### Recorded information
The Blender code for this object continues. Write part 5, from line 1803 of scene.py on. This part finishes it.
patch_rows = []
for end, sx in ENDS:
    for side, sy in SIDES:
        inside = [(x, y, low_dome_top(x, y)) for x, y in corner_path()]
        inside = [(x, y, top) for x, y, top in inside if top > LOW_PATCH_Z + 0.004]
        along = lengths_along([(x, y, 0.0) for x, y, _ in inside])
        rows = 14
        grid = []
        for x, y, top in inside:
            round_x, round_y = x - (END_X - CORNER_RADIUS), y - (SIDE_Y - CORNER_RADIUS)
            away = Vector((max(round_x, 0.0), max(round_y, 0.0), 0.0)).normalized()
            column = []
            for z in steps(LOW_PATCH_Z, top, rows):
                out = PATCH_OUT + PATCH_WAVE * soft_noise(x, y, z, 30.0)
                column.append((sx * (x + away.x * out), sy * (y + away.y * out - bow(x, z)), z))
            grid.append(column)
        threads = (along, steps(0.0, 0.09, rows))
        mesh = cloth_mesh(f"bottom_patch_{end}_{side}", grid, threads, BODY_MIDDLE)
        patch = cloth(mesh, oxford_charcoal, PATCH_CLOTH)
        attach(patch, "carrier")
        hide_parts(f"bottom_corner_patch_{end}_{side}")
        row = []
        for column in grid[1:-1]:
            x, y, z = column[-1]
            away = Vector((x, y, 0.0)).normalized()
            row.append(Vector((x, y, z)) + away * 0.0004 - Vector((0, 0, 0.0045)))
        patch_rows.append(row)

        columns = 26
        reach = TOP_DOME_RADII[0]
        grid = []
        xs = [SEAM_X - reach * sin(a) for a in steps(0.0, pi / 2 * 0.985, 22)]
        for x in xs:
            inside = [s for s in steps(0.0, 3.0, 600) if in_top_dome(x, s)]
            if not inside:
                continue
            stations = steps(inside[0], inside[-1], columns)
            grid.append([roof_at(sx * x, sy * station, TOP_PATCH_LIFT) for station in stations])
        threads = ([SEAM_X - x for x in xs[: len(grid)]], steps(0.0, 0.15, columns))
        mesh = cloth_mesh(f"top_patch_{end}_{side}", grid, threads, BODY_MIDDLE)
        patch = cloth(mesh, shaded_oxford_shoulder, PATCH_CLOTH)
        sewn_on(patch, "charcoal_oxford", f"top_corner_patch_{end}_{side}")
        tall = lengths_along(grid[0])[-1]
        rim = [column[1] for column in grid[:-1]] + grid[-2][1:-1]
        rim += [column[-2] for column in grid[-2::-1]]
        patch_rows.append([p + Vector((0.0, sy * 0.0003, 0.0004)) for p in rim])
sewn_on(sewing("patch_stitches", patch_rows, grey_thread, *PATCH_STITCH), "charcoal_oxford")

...

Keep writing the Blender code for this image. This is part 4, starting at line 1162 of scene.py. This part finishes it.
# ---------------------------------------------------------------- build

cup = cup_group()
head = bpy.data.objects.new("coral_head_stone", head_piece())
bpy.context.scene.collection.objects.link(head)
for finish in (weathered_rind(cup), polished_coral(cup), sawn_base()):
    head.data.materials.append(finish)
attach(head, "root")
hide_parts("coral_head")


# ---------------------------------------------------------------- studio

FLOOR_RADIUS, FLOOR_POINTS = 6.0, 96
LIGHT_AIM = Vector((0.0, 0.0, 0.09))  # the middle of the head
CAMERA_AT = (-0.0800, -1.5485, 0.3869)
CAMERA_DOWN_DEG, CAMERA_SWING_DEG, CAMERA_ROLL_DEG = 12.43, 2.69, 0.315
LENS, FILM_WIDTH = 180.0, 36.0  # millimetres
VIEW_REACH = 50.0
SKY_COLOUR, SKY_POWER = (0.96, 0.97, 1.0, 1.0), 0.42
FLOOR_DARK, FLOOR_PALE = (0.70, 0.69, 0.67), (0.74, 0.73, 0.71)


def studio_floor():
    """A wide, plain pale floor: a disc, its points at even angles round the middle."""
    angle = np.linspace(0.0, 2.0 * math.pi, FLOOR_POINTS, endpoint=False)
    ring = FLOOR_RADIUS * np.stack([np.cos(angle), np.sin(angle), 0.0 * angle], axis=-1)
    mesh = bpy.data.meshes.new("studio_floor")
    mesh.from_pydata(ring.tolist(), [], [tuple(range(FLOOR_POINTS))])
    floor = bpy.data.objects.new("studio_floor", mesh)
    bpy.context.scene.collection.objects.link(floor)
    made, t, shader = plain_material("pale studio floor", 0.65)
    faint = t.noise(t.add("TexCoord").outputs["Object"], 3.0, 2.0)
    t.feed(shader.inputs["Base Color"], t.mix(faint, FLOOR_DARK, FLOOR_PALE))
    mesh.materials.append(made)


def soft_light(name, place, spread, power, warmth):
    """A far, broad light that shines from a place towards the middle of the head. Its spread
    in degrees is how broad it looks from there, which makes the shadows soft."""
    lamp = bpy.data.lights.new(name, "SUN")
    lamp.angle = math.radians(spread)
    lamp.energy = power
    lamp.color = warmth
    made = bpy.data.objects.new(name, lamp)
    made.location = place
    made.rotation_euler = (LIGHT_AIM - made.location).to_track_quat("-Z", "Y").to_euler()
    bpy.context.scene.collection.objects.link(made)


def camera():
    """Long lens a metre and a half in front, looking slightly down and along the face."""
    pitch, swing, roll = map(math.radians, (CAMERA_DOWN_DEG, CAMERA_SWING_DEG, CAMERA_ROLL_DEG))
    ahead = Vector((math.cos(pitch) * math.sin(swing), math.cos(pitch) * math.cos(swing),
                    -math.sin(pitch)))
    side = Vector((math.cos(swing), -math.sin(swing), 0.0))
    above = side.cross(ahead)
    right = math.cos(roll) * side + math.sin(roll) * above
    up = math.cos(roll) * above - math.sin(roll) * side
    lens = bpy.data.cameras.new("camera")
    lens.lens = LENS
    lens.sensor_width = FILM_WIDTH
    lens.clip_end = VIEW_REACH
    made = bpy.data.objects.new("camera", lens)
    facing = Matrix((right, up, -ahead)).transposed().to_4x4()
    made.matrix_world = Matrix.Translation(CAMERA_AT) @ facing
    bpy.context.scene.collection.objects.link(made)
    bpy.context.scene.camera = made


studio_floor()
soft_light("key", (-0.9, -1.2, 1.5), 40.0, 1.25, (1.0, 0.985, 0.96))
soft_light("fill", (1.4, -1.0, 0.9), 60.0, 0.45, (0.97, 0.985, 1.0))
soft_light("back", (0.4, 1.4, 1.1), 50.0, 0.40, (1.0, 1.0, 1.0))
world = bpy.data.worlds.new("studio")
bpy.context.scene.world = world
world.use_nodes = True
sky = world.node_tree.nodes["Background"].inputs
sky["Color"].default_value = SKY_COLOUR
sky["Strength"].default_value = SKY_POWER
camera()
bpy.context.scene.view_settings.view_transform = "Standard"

==

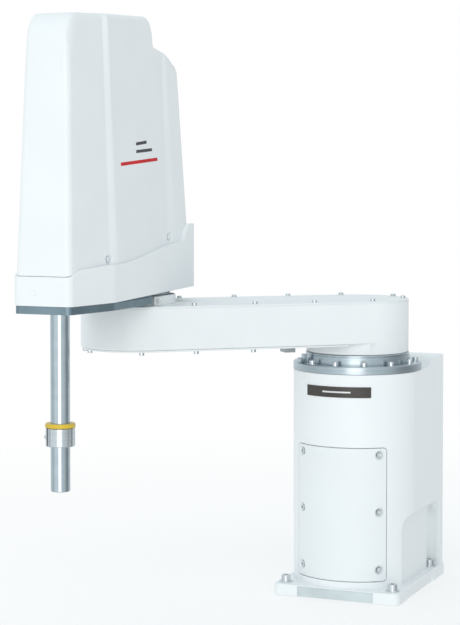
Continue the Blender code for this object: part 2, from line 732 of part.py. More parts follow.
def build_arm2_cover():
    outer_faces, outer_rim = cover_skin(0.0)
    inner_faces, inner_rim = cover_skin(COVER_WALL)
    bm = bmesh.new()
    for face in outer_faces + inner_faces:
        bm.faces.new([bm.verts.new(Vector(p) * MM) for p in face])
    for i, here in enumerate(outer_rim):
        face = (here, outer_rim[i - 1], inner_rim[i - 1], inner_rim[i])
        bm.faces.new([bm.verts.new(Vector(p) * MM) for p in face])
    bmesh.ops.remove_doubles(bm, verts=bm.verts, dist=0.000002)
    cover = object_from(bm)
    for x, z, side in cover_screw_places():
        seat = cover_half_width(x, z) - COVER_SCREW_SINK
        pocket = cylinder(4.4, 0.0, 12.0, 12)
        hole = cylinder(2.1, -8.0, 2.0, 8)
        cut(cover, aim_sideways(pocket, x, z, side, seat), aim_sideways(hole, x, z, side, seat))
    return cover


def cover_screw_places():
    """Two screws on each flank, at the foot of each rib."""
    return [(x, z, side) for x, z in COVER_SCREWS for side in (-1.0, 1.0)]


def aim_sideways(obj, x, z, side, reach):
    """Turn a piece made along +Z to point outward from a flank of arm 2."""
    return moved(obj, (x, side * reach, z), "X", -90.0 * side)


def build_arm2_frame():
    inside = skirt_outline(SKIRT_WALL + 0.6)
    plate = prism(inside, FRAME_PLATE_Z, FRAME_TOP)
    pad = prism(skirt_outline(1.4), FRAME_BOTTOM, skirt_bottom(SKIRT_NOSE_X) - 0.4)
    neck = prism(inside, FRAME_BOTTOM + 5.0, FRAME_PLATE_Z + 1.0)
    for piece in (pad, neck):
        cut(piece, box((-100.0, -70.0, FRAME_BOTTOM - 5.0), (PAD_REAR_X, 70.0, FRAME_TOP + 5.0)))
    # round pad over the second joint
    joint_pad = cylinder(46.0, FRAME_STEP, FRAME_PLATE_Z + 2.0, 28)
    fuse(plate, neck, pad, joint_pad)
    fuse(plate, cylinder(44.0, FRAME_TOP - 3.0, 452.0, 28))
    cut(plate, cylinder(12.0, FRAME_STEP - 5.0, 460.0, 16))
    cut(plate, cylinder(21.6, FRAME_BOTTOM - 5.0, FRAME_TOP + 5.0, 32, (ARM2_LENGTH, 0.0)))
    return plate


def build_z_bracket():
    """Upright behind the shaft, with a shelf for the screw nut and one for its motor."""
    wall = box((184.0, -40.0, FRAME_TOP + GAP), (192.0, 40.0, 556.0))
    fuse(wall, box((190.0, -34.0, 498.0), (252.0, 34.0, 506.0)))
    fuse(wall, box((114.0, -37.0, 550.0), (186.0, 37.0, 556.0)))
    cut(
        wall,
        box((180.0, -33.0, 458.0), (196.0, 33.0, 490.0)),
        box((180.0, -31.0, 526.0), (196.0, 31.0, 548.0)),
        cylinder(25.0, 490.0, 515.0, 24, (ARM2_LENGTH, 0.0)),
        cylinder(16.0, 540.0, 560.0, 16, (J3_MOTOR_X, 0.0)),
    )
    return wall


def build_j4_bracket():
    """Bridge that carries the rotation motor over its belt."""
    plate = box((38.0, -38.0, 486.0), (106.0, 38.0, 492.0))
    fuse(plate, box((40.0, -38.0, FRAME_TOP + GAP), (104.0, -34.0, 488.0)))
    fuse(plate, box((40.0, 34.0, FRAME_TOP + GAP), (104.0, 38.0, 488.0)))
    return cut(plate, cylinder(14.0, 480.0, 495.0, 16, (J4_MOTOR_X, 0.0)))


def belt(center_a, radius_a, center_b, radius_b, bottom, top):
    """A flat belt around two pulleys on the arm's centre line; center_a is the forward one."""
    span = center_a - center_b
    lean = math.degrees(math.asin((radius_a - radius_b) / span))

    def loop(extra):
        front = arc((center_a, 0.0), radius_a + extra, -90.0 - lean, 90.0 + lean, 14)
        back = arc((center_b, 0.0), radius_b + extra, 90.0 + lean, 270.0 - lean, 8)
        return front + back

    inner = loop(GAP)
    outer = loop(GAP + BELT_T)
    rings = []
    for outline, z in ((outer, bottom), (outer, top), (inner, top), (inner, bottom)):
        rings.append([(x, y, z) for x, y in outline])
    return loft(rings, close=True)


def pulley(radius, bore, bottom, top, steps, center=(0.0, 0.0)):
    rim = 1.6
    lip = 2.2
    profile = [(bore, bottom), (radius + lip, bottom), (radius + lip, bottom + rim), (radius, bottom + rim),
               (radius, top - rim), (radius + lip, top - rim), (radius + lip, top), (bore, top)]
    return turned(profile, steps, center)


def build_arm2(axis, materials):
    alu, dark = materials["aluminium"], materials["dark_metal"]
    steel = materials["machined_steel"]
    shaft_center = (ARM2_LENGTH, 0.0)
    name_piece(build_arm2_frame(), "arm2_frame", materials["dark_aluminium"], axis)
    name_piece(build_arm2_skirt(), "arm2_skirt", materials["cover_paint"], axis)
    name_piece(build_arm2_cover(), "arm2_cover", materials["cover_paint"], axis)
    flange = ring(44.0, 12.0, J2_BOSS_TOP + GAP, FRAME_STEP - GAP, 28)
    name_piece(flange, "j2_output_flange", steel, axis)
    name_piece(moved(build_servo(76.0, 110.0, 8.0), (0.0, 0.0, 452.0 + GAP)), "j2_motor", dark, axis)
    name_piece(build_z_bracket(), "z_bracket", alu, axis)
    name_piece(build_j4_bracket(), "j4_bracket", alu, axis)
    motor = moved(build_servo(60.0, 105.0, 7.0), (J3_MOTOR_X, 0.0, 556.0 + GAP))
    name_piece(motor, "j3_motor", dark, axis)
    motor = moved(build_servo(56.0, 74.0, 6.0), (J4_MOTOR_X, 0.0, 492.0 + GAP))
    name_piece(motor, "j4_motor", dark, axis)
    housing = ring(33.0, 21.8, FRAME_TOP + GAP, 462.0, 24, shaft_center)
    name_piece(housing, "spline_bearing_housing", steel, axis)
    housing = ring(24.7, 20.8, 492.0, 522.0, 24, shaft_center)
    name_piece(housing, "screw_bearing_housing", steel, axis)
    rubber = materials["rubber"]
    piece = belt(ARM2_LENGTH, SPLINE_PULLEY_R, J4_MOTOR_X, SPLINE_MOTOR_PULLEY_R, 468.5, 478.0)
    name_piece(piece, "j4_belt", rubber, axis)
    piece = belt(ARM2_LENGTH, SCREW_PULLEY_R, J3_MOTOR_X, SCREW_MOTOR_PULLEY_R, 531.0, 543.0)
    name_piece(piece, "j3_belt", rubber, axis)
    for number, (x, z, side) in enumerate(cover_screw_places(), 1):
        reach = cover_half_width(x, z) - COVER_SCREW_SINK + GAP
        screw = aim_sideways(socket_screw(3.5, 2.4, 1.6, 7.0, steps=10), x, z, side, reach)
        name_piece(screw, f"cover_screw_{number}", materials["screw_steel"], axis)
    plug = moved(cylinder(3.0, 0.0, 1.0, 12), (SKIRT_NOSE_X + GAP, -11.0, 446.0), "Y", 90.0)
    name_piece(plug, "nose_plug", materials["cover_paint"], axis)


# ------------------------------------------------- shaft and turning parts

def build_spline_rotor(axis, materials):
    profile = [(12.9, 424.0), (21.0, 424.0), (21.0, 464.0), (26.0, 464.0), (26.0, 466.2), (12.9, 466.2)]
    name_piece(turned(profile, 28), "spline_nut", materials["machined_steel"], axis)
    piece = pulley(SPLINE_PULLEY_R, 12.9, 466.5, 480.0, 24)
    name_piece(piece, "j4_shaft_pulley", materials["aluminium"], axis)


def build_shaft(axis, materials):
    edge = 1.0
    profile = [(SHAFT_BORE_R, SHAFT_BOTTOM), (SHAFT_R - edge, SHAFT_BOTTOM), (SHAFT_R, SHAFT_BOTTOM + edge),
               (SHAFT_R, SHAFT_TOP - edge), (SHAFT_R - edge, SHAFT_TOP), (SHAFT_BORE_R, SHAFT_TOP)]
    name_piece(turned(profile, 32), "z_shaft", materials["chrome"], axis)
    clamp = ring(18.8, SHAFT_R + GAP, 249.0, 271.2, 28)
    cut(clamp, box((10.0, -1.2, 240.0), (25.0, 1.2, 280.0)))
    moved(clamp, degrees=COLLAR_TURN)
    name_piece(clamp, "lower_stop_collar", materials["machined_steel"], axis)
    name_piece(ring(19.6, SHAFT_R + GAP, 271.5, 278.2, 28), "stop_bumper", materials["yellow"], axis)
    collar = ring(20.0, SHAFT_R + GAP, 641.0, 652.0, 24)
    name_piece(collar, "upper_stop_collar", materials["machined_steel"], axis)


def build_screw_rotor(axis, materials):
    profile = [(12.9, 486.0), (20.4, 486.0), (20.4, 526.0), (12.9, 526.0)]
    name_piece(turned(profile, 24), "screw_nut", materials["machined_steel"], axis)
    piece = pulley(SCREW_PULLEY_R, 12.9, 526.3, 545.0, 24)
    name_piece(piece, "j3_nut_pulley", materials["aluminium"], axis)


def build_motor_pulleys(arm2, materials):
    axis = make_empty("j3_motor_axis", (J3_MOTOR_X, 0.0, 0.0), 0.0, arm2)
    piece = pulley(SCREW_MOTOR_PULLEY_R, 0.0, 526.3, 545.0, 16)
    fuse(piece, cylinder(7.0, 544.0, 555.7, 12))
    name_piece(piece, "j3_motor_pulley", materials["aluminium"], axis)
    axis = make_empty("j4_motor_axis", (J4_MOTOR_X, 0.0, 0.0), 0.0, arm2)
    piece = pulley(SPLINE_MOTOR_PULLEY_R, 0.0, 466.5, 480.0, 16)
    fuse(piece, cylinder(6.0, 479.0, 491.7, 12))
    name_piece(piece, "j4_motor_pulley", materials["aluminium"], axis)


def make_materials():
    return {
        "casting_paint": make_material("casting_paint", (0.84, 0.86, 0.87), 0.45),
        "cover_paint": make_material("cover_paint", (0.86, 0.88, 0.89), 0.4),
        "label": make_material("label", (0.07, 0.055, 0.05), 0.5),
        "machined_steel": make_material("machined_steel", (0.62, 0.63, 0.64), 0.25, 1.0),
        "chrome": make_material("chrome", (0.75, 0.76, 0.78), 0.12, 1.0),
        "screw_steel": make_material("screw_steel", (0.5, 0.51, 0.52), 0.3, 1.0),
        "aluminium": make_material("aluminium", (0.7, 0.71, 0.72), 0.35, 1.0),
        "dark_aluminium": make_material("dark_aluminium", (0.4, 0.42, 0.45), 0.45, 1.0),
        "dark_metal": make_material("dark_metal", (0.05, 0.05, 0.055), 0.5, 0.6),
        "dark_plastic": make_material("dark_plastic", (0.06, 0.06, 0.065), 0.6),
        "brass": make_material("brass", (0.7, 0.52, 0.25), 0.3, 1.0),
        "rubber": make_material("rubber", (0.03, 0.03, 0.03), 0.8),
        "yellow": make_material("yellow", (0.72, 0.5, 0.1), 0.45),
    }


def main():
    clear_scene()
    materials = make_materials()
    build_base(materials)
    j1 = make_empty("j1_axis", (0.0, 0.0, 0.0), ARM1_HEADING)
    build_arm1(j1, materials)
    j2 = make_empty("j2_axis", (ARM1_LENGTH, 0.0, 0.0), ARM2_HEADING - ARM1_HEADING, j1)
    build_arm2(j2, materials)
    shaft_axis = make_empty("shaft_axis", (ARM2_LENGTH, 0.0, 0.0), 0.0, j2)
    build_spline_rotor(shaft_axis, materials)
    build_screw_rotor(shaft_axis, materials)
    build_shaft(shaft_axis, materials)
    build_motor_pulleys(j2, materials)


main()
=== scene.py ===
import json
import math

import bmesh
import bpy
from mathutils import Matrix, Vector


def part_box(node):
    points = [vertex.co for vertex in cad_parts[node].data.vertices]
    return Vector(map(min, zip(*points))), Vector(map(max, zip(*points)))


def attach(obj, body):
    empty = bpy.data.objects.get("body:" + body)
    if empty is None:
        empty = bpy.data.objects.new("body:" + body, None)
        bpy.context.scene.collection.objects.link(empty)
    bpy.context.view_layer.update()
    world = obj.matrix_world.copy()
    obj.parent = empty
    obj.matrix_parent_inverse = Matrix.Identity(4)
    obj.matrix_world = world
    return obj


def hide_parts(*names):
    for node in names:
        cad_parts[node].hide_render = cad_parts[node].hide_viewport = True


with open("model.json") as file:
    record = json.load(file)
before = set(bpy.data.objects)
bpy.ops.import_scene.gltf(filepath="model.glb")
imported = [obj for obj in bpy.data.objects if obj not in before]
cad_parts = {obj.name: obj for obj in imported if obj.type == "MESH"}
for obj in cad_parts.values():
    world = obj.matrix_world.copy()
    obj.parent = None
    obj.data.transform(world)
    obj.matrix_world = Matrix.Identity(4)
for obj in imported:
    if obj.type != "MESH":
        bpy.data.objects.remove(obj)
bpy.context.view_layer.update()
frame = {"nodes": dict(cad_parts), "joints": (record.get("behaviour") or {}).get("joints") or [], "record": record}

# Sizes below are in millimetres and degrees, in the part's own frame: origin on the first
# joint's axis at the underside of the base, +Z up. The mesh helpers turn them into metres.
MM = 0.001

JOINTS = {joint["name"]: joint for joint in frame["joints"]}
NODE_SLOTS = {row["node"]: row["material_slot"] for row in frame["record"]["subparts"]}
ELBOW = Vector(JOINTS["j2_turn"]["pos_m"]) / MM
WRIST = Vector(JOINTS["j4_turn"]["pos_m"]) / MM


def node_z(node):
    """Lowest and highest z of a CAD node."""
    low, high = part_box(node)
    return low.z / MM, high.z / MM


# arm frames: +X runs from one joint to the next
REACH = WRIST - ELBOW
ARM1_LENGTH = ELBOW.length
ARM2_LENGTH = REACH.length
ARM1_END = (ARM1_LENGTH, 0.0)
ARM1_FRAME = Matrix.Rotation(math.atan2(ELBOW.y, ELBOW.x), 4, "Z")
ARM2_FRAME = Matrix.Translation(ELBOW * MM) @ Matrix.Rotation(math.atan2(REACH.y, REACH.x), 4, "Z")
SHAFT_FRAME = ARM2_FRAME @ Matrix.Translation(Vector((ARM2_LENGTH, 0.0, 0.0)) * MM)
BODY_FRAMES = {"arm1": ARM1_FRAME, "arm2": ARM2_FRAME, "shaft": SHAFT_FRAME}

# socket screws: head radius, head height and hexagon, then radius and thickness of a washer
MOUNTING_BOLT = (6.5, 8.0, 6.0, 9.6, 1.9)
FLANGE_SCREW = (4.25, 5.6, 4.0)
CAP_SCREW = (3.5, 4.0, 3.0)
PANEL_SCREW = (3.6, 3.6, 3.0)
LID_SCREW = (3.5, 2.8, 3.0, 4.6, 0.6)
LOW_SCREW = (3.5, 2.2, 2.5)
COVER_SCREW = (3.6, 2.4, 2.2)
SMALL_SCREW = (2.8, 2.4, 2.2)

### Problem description
Copy out exactly the lines from the one with "0.0), 0.0, j2)" through the one with "obj.matrix_parent_inverse = Matrix.Identity(4)", counting both ends, and no other lines.

### Result below
    shaft_axis = make_empty("shaft_axis", (ARM2_LENGTH, 0.0, 0.0), 0.0, j2)
    build_spline_rotor(shaft_axis, materials)
    build_screw_rotor(shaft_axis, materials)
    build_shaft(shaft_axis, materials)
    build_motor_pulleys(j2, materials)


main()
=== scene.py ===
import json
import math

import bmesh
import bpy
from mathutils import Matrix, Vector


def part_box(node):
    points = [vertex.co for vertex in cad_parts[node].data.vertices]
    return Vector(map(min, zip(*points))), Vector(map(max, zip(*points)))


def attach(obj, body):
    empty = bpy.data.objects.get("body:" + body)
    if empty is None:
        empty = bpy.data.objects.new("body:" + body, None)
        bpy.context.scene.collection.objects.link(empty)
    bpy.context.view_layer.update()
    world = obj.matrix_world.copy()
    obj.parent = empty
    obj.matrix_parent_inverse = Matrix.Identity(4)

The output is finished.